Publication at Second Faculty of Medicine |
2009

Abstract

X-linked ichthyosis was diagnosed in a 2-year old boy with low maternal estriol serum levels during gestation. The prolonged delivery was terminated by Caesarian section due to fetal hypoxia and turbid amniotic fluid.

Apgar score was uneventful, but early postnatal adaptation was complicated by failure to thrive and hypotonia followed on by hypernatremic dehydration and aspiration pneumonia in the second week of life. At this time, cutaneous manifestations of ichthyosis was also observed and severe psychomotor retardation developed since early infancy.

Enzymatic investigations in the proband, his mother and her relatives including grandmother, sister and her son revealed steroid sulfatase (STS) deficiency and the cytogenetic analyses using FISH method revealed the microdeletion of STS gene. The central nervous system impairment is usually not present in patients with X-linked ichthyosis.

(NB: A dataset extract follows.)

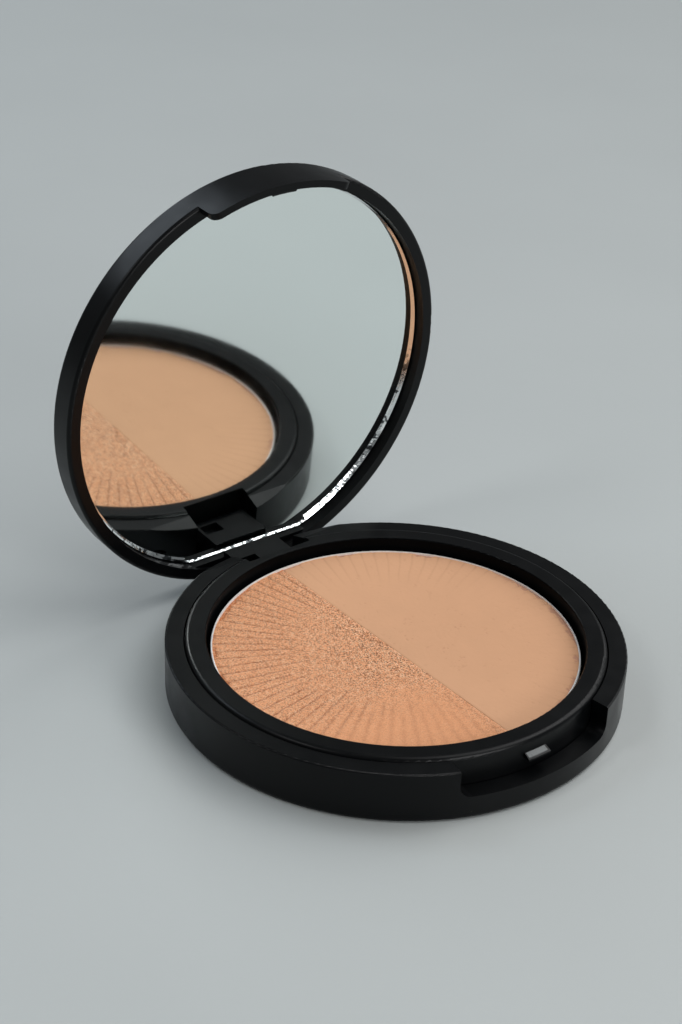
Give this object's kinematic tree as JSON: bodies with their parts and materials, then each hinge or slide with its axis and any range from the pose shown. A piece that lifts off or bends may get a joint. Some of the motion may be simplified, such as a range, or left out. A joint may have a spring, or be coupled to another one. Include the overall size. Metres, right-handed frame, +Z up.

Although in our patient the role of hypernatremic dehydration and/or eventual hypoxia during aspiration pneumonia cannot be excluded as a cause of the postnatal CNS impairment, we suppose that also the perinatal hypoxia might be important in a boy with prolonged delivery resulting from low maternal estrogens and placental STS deficiency. Because the STS deficiency affects approximately 1 in 2-6000 males, the low estriol level in pregnant woman should be an alerting marker for physicians to give a though to possibility of X-linked ichthyosis.